While super-human precision is applied to arranging their cables, Melting Pot use a more emotional kind of intelligence when it comes to choosing a record. “It tends to just be… what happens!” Andrew laughs. “I always have a large stack of records, CDs and the like, and we just see… Melting Pot has a foundation in disco, but we play house, techno, Brazilian. It’s basically an open music policy. [Simon and I] tend to play blocks, so it’s about balancing it out, reacting to what the other person’s doing. The thing with Melting Pot is to expect the unexpected…”
If you’ve been to a Melting Pot party before, you’ll know that Andrew and Simon love to keep you on your toes by throwing tracks into unexpected contexts. Be it Tame Impala or Marvin Gaye, they’ll find a way to rejuvenate a song, to make it sound totally fresh.
“It’s not a case of going out with the same 4/4 kick drum all night, where you get into a trance,” Andrew considers. “It’s good for people to have a bit of a jolt, to really reconnect instead of zoning out.”
“… playing things they just couldn’t play anywhere else”,
The same eclectic policy applies to their booking: Over the years Melting Pot have hosted a rainbow of the biggest, and most diverse, names in dance music. From Frankie Knuckles and Danny Krivit to Mogwai, Todd Terje and John Morales… you know you’ve got to take Melting Pot’s visitor feedback seriously.
“Quite often they’ll say that they’ve ended up playing things they just couldn’t play anywhere else! DJs want to come play for us, because they know they want to play with that sound-system.” Andrew emphasises the importance of a trusting, informed crowd, too: “You can build up to things and just think: This is the moment!”
“When we played [Sneaky’s] last summer, I had the live version of Gil Scott Heron’s ‘The Bottle’. I don’t get to play it out that often, because there’s a seven minute long percussion break-down,” Andrew laughs. “You could totally lose the crowd, kill the night… but there are certain times when you think, yeah, I can get away with this. Everyone was going insane, the final chorus when the breakdown ends… hairs on the back of your neck.”
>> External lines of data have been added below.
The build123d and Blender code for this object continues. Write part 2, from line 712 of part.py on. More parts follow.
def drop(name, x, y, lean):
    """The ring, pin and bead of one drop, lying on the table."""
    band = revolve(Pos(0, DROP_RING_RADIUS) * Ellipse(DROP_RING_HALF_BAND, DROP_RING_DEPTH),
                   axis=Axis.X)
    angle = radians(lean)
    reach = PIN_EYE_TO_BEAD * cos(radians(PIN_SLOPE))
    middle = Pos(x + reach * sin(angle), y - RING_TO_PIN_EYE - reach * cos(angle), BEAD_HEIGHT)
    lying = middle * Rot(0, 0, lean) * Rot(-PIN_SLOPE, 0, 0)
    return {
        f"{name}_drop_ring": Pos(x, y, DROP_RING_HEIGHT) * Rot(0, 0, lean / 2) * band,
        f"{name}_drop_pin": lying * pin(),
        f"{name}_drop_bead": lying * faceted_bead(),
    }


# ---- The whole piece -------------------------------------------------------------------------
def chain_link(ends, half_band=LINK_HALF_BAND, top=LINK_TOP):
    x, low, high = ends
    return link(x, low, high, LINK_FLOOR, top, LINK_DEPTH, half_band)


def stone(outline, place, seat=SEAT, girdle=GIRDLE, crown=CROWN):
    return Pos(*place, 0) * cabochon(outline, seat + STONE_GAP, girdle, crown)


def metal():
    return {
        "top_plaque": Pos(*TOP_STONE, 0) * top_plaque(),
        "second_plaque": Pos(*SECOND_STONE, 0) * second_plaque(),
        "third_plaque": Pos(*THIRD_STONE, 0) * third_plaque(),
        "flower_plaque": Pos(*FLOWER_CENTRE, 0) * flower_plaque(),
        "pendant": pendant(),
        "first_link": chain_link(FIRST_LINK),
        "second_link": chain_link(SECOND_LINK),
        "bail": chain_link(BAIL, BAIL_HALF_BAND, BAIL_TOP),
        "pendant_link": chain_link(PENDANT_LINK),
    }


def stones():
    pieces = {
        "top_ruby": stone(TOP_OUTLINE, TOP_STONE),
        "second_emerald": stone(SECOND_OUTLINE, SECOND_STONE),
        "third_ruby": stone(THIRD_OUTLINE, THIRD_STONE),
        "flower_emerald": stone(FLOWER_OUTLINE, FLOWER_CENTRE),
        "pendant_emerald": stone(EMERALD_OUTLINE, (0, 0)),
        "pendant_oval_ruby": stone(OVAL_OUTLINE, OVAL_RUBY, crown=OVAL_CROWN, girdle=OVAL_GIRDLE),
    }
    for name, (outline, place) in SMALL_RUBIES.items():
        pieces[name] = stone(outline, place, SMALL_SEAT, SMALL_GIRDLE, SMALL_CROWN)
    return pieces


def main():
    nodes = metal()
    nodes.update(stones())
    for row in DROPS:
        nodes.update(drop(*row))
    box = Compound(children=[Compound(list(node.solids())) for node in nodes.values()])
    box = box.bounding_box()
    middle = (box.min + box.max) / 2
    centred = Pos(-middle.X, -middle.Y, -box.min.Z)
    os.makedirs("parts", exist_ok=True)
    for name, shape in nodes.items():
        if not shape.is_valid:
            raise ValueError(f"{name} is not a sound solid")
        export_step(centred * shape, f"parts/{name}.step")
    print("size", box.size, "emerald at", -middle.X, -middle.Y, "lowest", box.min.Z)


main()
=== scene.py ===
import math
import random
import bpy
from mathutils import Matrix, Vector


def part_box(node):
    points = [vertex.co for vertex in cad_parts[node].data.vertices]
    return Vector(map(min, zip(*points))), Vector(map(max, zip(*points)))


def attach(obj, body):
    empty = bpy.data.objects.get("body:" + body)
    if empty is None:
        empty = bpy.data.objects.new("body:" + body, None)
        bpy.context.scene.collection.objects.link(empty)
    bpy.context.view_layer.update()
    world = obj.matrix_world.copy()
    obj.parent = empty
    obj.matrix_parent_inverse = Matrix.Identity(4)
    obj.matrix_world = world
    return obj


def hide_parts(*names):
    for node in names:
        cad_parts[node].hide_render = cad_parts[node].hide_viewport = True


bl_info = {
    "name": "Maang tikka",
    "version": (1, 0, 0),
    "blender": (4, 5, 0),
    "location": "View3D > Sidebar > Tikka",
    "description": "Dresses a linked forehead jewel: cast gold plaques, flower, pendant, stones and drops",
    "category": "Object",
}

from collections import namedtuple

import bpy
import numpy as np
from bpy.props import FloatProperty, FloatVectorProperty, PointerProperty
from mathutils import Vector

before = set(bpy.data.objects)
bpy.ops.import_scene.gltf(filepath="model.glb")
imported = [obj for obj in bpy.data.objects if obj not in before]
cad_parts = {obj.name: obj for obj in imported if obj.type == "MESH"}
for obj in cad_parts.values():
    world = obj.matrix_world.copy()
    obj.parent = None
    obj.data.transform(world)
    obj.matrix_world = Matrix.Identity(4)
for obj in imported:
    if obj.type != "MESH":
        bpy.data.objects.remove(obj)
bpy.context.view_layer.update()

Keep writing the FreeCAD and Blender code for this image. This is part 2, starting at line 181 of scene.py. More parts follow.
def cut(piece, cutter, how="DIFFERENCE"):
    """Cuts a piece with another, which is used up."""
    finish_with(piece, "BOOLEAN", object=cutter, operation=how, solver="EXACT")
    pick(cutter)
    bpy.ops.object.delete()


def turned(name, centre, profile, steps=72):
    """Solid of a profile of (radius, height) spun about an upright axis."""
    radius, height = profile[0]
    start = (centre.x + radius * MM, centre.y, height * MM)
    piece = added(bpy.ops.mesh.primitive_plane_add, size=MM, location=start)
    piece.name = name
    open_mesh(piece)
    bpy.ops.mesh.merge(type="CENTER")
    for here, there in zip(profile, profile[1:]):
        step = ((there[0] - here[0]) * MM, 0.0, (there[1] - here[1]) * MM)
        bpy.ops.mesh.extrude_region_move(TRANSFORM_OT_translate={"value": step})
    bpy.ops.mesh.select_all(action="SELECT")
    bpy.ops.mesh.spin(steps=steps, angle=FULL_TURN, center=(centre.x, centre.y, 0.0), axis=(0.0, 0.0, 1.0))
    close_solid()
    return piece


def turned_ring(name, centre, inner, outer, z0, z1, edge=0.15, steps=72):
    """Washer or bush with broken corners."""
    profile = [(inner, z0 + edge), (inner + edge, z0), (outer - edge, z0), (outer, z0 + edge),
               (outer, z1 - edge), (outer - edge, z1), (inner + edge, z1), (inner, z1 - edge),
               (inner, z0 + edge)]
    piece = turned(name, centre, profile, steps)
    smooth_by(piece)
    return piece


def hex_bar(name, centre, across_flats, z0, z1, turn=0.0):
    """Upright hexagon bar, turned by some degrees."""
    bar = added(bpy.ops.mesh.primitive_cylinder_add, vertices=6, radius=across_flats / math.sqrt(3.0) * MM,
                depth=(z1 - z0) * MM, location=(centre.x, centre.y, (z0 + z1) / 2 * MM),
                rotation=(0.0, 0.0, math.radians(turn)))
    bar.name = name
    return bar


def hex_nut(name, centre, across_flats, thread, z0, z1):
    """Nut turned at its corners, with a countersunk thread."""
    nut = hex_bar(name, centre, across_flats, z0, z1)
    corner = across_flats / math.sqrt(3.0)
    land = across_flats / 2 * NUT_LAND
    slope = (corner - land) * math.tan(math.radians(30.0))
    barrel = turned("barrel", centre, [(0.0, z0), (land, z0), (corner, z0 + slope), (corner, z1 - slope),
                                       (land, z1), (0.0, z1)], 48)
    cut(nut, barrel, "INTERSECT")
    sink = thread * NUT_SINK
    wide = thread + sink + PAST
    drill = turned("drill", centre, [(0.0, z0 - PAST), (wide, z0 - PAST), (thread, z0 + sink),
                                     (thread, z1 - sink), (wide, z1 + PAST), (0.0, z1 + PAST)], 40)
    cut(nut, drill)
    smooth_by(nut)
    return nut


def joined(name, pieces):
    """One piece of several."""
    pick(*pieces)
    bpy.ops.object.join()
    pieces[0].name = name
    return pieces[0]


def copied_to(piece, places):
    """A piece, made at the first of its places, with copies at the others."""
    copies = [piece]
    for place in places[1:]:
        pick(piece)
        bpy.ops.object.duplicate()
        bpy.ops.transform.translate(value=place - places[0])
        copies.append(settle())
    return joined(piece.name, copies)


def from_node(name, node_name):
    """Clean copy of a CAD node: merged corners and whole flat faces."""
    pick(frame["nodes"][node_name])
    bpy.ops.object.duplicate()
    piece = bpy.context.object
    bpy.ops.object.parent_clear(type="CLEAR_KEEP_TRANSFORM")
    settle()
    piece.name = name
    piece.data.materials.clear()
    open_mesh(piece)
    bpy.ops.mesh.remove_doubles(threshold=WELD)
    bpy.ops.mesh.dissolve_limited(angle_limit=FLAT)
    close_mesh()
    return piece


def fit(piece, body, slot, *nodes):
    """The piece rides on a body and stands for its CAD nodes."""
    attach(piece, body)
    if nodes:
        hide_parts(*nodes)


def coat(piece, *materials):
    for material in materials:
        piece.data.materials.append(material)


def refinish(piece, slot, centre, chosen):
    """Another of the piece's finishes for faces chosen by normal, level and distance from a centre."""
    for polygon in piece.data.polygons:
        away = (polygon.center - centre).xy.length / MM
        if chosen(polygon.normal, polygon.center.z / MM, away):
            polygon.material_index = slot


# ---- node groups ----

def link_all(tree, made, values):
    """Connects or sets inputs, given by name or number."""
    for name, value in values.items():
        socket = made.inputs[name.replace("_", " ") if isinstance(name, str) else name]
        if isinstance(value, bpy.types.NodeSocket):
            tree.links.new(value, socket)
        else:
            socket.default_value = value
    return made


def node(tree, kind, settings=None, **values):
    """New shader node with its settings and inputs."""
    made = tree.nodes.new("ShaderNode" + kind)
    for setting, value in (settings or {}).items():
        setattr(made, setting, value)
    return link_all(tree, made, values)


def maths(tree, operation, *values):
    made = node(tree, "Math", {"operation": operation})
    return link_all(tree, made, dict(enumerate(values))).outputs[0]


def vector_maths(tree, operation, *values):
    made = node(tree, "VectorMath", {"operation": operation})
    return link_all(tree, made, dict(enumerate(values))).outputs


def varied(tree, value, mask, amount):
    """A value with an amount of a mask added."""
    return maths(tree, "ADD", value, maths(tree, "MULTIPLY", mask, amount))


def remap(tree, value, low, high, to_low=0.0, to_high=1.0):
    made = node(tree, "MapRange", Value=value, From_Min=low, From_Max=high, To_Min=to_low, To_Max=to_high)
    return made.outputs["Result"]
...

“… it’s a bit like Back to the Future”
Finding the right track, for the right people, at exactly the right time is a skill which only comes after putting in the hours, and Melting Pot have been in this for the long-haul. “Yeah I’ve been playing since about 1998… But it’s a two-way thing, it’s not just about you. It’s about what the crowd’s into. There’s a real back-and-forth relationship.”
Over Melting Pot’s fifteen years so far, they’ve moved away from residents in favour of bringing in a glittering array of guests… but Andrew talks slightly nostalgically of long-lasting, trust-building residencies. “That’s why I’m excited by the challenge of playing Sneaky’s – I get to play the full night again!”
So – after fifteen years of parties, you’re kind of coming full-circle?
“Yeah! And the interesting thing is, when we played [Sneaky’s] in January, Simon turned to me and said ‘This is like a mini Riverside!’ We started off at a place called the Riverside club, it would have ceilidhs up to about quarter to twelve, then they’d throw everybody out and we’d start at midnight. You’d have all these disco fanatics waiting to come in, and sometimes people would stay behind, too, with their kilts on. It had a stage like Sneaky’s, and sometimes you’d get a bit of a bumping on the decks… I saw where he was coming from on that one! It’s a nice way to look at it… it’s a bit like Back to the Future. You want to be challenged, you want it to be fun! For me it’s just all about the sound, and connecting it with people.”
Melting Pot play Sneaky Pete’s on March 11, for the second installment of their six-night, year-long residency.